List of Generic Packet Trap Groups¶

Name

Description

l2_drops

Contains packet traps for packets that were dropped by the device during layer 2 forwarding (i.e., bridge)

l3_drops

Contains packet traps for packets that were dropped by the device or hit an exception (e.g., TTL error) during layer 3 forwarding

buffer_drops

Contains packet traps for packets that were dropped by the device due to an enqueue decision

tunnel_drops

Contains packet traps for packets that were dropped by the device during tunnel encapsulation / decapsulation

acl_drops

Contains packet traps for packets that were dropped by the device during ACL processing

Packet Trap Policers¶

As previously explained, the underlying device can trap certain packets to the CPU for processing. In most cases, the underlying device is capable of handling packet rates that are several orders of magnitude higher compared to those that can be handled by the CPU.

Therefore, in order to prevent the underlying device from overwhelming the CPU, devices usually include packet trap policers that are able to police the trapped packets to rates that can be handled by the CPU.

The devlink-trap mechanism allows capable device drivers to register their supported packet trap policers with devlink. The device driver can choose to associate these policers with supported packet trap groups (see Generic Packet Trap Groups) during its initialization, thereby exposing its default control plane policy to user space.

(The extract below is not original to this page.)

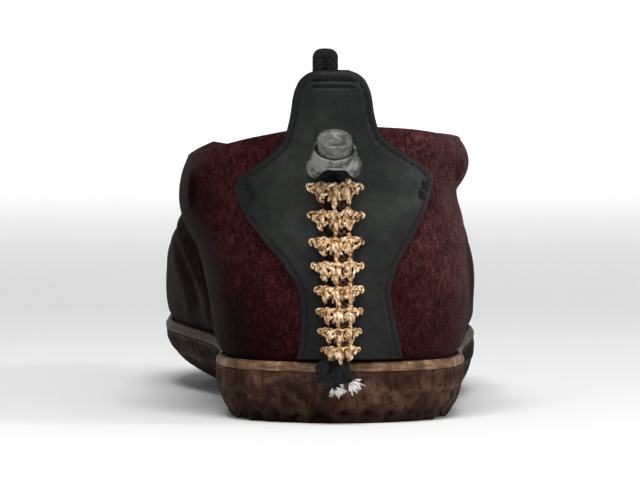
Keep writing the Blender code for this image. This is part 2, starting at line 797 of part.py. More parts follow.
def lacing(wall, parts, finish):
    """The rows of lace over the two strands, smaller towards the foot."""
    on_patch = PATCH_GAP + PATCH_THICKNESS + GAP
    low = on_patch + LACE_DIAMETER / 2
    high = on_patch + CORD_DIAMETER + GAP + LACE_DIAMETER / 2
    for row in range(LACE_ROWS):
        share = row / (LACE_ROWS - 1)
        height = lace_height(share)
        half = LACE_HALF_TOP + (LACE_HALF_FOOT - LACE_HALF_TOP) * share**1.5
        points = []
        for across, drop, lift in zip(*(LACE_ROW[c] for c in ("across", "drop", "lift"))):
            z = height + drop * LACE_ROW_HEIGHT * half / LACE_HALF_TOP
            x = float(lace_x(height)) + across * half
            points.append(wall.at(x, z, low + (high - low) * lift))
        path = through(shift(np.array(points)), LACE_POINTS)
        tube(f"lace_bar_{row + 1}", path, LACE_DIAMETER, parts, finish, 1)


def lock_seat(wall):
    """The middle of the lock's foot and the direction of its axis."""
    axis = np.array((0.0, -math.sin(LOCK_TILT), math.cos(LOCK_TILT)))
    touch = wall.at(LOCK_X, LOCK_SEAT, PATCH_GAP + PATCH_THICKNESS + GAP)
    towards = np.array((0.0, math.cos(LOCK_TILT), math.sin(LOCK_TILT)))
    foot = touch - towards * LOCK_FOOT_RADIUS
    foot[0] = LOCK_X
    return shift(foot), axis


def draw_cord(wall, parts, finish):
    """Two strands from inside the lock, under the lacing, to the knot."""
    on_patch = PATCH_GAP + PATCH_THICKNESS + GAP + CORD_DIAMETER / 2
    knot_top = KNOT_Z + KNOT_SIZE[2] / 2 + 3 * GAP
    for name, side in (("draw_cord_medial", -1), ("draw_cord_lateral", 1)):
        points = []
        for drop, lift in zip(STRAND_HEAD["drop"], STRAND_HEAD["lift"]):
            x = LOCK_X + side * CORD_SPACING / 2
            points.append(wall.at(x, LOCK_SEAT - drop, on_patch + lift))
        for height in np.linspace(points[-1][2], knot_top, 9)[1:]:
            x = float(lace_x(height)) + side * CORD_SPACING / 2
            points.append(wall.at(x, height, on_patch))
        path = through(shift(np.array(points)), STRAND_POINTS)
        tube(name, path, CORD_DIAMETER, parts, finish)


def knot_centre():
    """The middle of the knot, just behind the tan band."""
    return np.array((KNOT_X, -HEEL_SETBACK - RIM_PROUD - GAP - KNOT_SIZE[1] / 2, KNOT_Z))


def knot(parts, finish):
    """The knot that joins the two strands, with its two short ends."""
    bpy.ops.mesh.primitive_uv_sphere_add(segments=12, ring_count=7, radius=0.5)
    ball = bpy.context.object
    ball.name = "draw_cord_knot"
    ball.data.name = ball.name
    ball.dimensions = KNOT_SIZE
    bpy.ops.object.transform_apply(location=False, rotation=False, scale=True)
    ball.location = knot_centre()
    for old in list(ball.users_collection):
        old.objects.unlink(ball)
    parts.objects.link(ball)
    dress(ball, finish)
    middle = knot_centre()
    low = -KNOT_SIZE[2] / 2 - GAP
    for name, steps in CORD_ENDS.items():
        points = [middle + np.array((x, 0.0, low + z)) for x, z in steps]
        tube(name, through(points, 6), CORD_DIAMETER, parts, finish)


def turned(name, profile, seat, axis, parts, finish):
    """A closed profile of radius and height turned about a tilted axis."""
    mesh = bpy.data.meshes.new(name)
    loop = [(radius, 0.0, height) for radius, height in profile]
    edges = [(k, (k + 1) % len(loop)) for k in range(len(loop))]
    if profile[0][0] == 0.0:
        edges.pop()
    mesh.from_pydata(loop, edges, [])
    piece = bpy.data.objects.new(name, mesh)
    parts.objects.link(piece)
    spin = piece.modifiers.new("turn", "SCREW")
    spin.steps = ROUND_STEPS
    spin.render_steps = ROUND_STEPS
    spin.merge_threshold = 0.00001
    spin.use_merge_vertices = True
    piece.location = seat
    piece.rotation_euler = (math.atan2(-axis[1], axis[2]), 0.0, 0.0)
    piece.data.materials.append(finish)
    return piece


def cord_lock(wall, parts, body_finish, button_finish):
    """The lock: a bell-shaped body and the button that slides into it."""
    seat, axis = lock_seat(wall)
    bore = BUTTON_RADIUS + BUTTON_CLEARANCE
    body = (
        (bore, LOCK_LENGTH),
        (LOCK_HEAD_RADIUS - 0.0004, LOCK_LENGTH),
        (LOCK_HEAD_RADIUS, LOCK_LENGTH - 0.0005),
        (LOCK_HEAD_RADIUS + 0.0006, 0.55 * LOCK_LENGTH),
        (LOCK_FOOT_RADIUS - 0.0003, 0.22 * LOCK_LENGTH),
        (LOCK_FOOT_RADIUS, 0.12 * LOCK_LENGTH),
        (LOCK_FOOT_RADIUS, 0.0),
        (LOCK_FOOT_RADIUS - LOCK_WALL, 0.0),
        (LOCK_FOOT_RADIUS - LOCK_WALL, 0.18 * LOCK_LENGTH),
        (bore, 0.45 * LOCK_LENGTH),
    )
    turned("cord_lock_body", body, seat, axis, parts, body_finish)
    top = LOCK_LENGTH + BUTTON_STANDS
    low = BUTTON_PRESSED + BUTTON_TRAVEL
    button = (
        (0.0, top - BUTTON_DIMPLE),
        (0.4 * BUTTON_RADIUS, top - 0.7 * BUTTON_DIMPLE),
        (0.7 * BUTTON_RADIUS, top),
        (BUTTON_RADIUS - 0.0005, top),
        (BUTTON_RADIUS, top - 0.0005),
        (BUTTON_RADIUS, low),
        (0.0, low),
    )
    turned("cord_lock_button", button, seat, axis, parts, button_finish)


def pull_loop(wall, parts, finish):
    """The loop of cord on the inside of the tab, over its top edge."""
    inside = -(LOOP_DIAMETER / 2 + GAP) + PATCH_GAP
    radius = LOOP_SPREAD / 2
    crown = LOOP_TOP - LOOP_DIAMETER / 2 - radius
    legs = np.linspace(LOOP_FOOT, crown, 4)
    turns = np.linspace(math.pi, 0.0, LOOP_TURNS)[1:-1]
    points = [wall.at(LOOP_X - radius, height, inside) for height in legs]
    for turn in turns:
        across = LOOP_X + radius * math.cos(turn)
        points.append(wall.at(across, crown + radius * math.sin(turn), inside))
    points += [wall.at(LOOP_X + radius, height, inside) for height in legs[::-1]]
    tube("pull_loop", shift(np.array(points)), LOOP_DIAMETER, parts, finish)


def main():
    """Builds every piece into its collection."""
    for old in list(bpy.data.objects):
        bpy.data.objects.remove(old)
    parts = bpy.data.collections.new("moccasin")
    cutters = bpy.data.collections.new("cutters")
    for group in (parts, cutters):
        bpy.context.scene.collection.children.link(group)
    rubber = material("brown_rubber", (0.085, 0.050, 0.038), 0.55)
    band = material("tan_band", (0.26, 0.14, 0.065), 0.55)
    footbed = material("footbed", (0.030, 0.024, 0.022), 0.90)
    hair = material("burgundy_hair", (0.055, 0.010, 0.014), 0.65)
    leather = material("dark_leather", (0.024, 0.030, 0.026), 0.60)
    lace = material("gold_lace", (0.52, 0.34, 0.12), 0.60)
    cord = material("black_cord", (0.010, 0.010, 0.011), 0.75)
    grey = material("lock_grey", (0.115, 0.115, 0.108), 0.50)
    dark_grey = material("button_grey", (0.090, 0.090, 0.085), 0.50)
    outsole(parts, cutters, rubber)
    rim(parts, band)
    insole(parts, footbed)
    upper(parts, hair)
    heel_patch(HeelWall(TUCK), parts, leather)
    wall = HeelWall(0.0)
    lacing(wall, parts, lace)
    draw_cord(wall, parts, cord)
    knot(parts, cord)
    cord_lock(wall, parts, grey, dark_grey)
    pull_loop(wall, parts, cord)


main()
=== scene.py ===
"""Dresses the slip-on moccasin: finishes, folds, nap, stitches, lacing, light and camera.

Metres, in the part's frame: +Z up, +Y to the toe, +X to the outer side, origin under the
heel. The main forms come from the same functions as the part's solids, on finer grids.
"""

import math

import bpy
import numpy as np
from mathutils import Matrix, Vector, noise


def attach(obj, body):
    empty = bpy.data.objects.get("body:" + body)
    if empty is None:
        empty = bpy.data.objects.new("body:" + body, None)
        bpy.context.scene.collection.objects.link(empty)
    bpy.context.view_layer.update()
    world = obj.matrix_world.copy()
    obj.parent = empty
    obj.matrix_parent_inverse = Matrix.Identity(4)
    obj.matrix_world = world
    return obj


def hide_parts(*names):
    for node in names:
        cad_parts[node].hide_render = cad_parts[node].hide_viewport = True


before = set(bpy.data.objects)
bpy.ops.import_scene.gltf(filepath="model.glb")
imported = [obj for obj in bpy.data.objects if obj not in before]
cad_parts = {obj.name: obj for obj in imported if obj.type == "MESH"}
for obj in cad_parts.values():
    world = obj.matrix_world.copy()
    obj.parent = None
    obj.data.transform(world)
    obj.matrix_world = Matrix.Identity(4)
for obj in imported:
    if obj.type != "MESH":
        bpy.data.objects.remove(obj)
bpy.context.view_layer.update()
SHOE = "shoe"
BUTTON = "lock_button"
MM = 0.001

# Main sizes
LENGTH = 0.284
BALL_WIDTH = 0.1016
HEEL_SETBACK = 0.038
GAP = 0.0003

# Sole
SOLE_HEIGHT_HEEL = 0.0164
SOLE_HEIGHT_BALL = 0.0186
TOE_SPRING = 0.012
TOE_SPRING_FROM = 0.70
ARCH_RISE = 0.0034
ARCH_AT = 0.40
ARCH_REACH = 0.13
HEEL_SIDE_TO = 0.25
FOREFOOT_SIDE_FROM = 0.55
FACET_DEPTH = 0.0014
FACETS_DEEPER = 1.75
FACET_FOOT = 0.12
FACET_HEAD = 0.52
FACET_STEP = 0.62
FACET_COLUMNS = 148
GROOVE_WIDTH = 0.0042
GROOVE_DEPTH = 0.0024
GROOVE_BOW = 0.010

# Band, insole and upper
RIM_HEIGHT = 0.0029
RIM_WIDTH = 0.0025
RIM_PROUD = 0.0003
INSOLE_THICKNESS = 0.0036
INSOLE_CUP = 0.0022
WALL = 0.0022
TUCK = 0.0028
TUCK_HEIGHT = 0.0022
INSTEP_HEIGHT = 0.080
COLLAR_BACK_HEIGHT = 0.0925
COLLAR_BACK = 0.007
COLLAR_FRONT = 0.119
COLLAR_HALF_WIDTH = 0.0420
COLLAR_SHIFT = -0.0040
COLLAR_SQUARENESS = 2.3
COLLAR_INNER_DROP = 0.0102
COLLAR_OUTER_DROP = 0.0046
ROLL_HEIGHT = 0.0150
ROLL_PROUD = 0.0039
ROLL_INNER_SPREAD = 1.9
PINCH_DEPTH = 0.0012
ROLL_CLEAR = 0.0030
ROLL_FADE = 0.0080
HEEL_REACHES = 0.14
RIM_ROUND = 0.0016
HEEL_CROWDING = 0.32
FOOT_CROWDING = 1.45

# Heel patch and its pull tab
PATCH_GAP = 0.0004
PATCH_THICKNESS = 0.0020
PATCH_FOOT = SOLE_HEIGHT_HEEL + RIM_HEIGHT + 0.0013
TAB_TOP = COLLAR_BACK_HEIGHT + 0.0195
TAB_LEAVES = COLLAR_BACK_HEIGHT - 0.0085
TAB_FREE = COLLAR_BACK_HEIGHT + 0.0005
TAB_RADIUS = 0.060
TAB_LEAN = -0.0010
SPINE_FOOT_X = 0.0018
SPINE_TOP_X = -0.0036
SPINE_SETTLES = 0.60
WING_SKEW = 0.0013
WING_AT = 0.72
WING_REACH = 0.14

# Lacing, cords and knot
LACE_ROWS = 8
LACE_TOP = COLLAR_BACK_HEIGHT - 0.0192
LACE_FOOT = PATCH_FOOT + 0.0022
LACE_CROWDING = 0.25
LACE_HALF_TOP = 0.0089
LACE_HALF_FOOT = 0.0060
LACE_X_TOP = -0.0029
LACE_X_FOOT = -0.0014
CORD_DIAMETER = 0.0028
CORD_SPACING = 0.0033
KNOT_SIZE = (0.0115, 0.0066, 0.0062)
KNOT_X = -0.0039
KNOT_Z = SOLE_HEIGHT_HEEL - 0.0002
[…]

Device drivers should allow user space to change the parameters of the policers (e.g., rate, burst size) as well as the association between the policers and trap groups by implementing the relevant callbacks.

If possible, device drivers should implement a callback that allows user space to retrieve the number of packets that were dropped by the policer because its configured policy was violated.

Testing¶

See tools/testing/selftests/drivers/net/netdevsim/devlink_trap.sh for a test covering the core infrastructure. Test cases should be added for any new functionality.

Device drivers should focus their tests on device-specific functionality, such as the triggering of supported packet traps.